Don’t just take my word for it. Alain de Cadenet has long been a champion of the Low Chassis, driving the ex-Donald Healey car thousands of miles and once famously proclaiming: ‘It’s my favourite car and much better suited to touring than my Alfa 8C.’
Pembroke – who is well aware that he is blessed in his pre-war motoring experiences – is so equally and conspicuously besotted that it is impossible to begrudge his good fortune: At 40-50mph you get the same sensations as doing 200mph in the Veyron. The sound and smell are addictive.’ Well, quite.
And you can add me to that list of devotees.
Just one question remains: will Pembroke’s next purchase be older still? ‘I have done the London to Brighton in my stepfather’s 1902 Panhard – it’s been in his family from new – but I don’t think I’ll be buying a veteran any time soon. That said, they do look quite fun…’

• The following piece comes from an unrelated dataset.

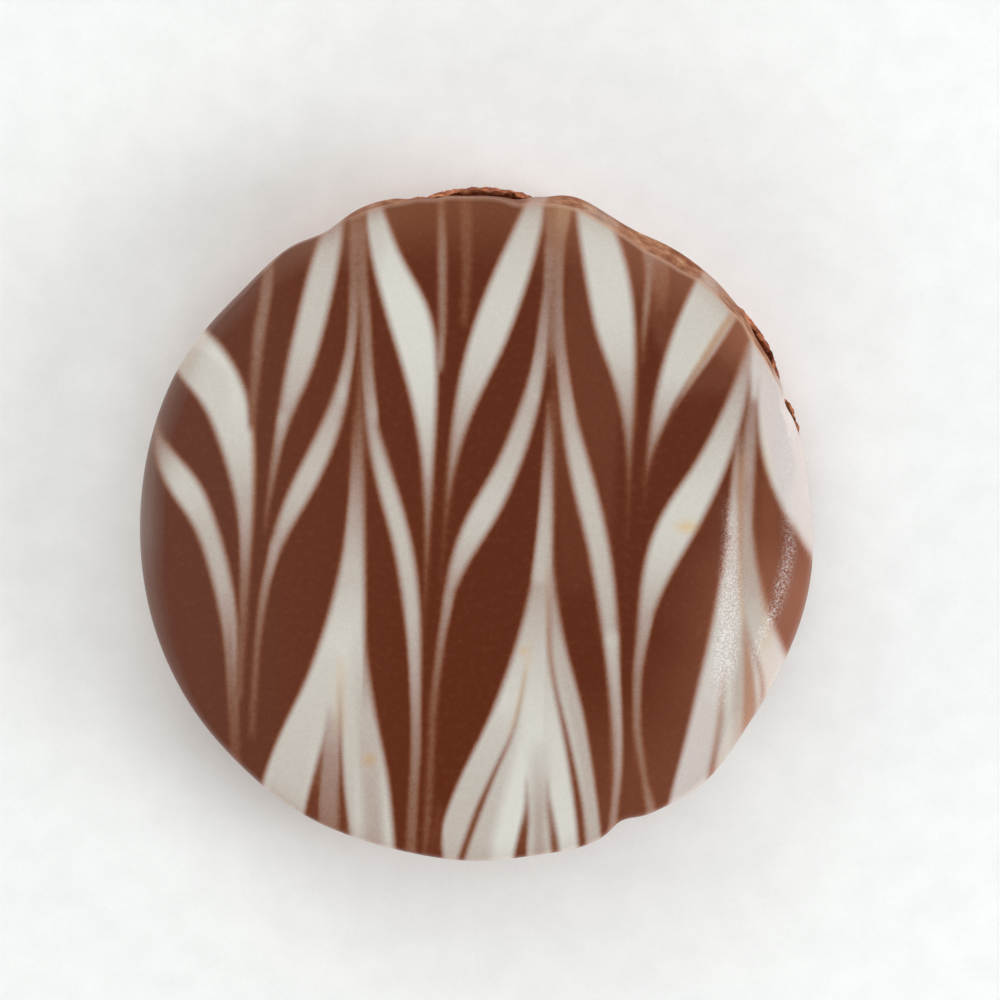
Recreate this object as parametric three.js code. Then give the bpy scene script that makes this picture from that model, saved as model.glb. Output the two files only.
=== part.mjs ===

Clockwise from above: These hands had never steered a pre-war car until they were laid on the Invicta; low-slung yet square-set styling; a badge that graced so few cars yet remains in the firmament of true greats; gearshift requires commitment. Clockwise from top left: In its element along a British country road, the type that has changed little since the Invicta was new; interior is simple and elegant; adjustable dampers are evidence of sophisticated spec; Meadows straight-six bellows through these exhaust pipes. Top and above: Record-setting Raymond Mays, in trademark beret, at Shelsley Walsh in 1932; Will Pembroke with his first pre-war car.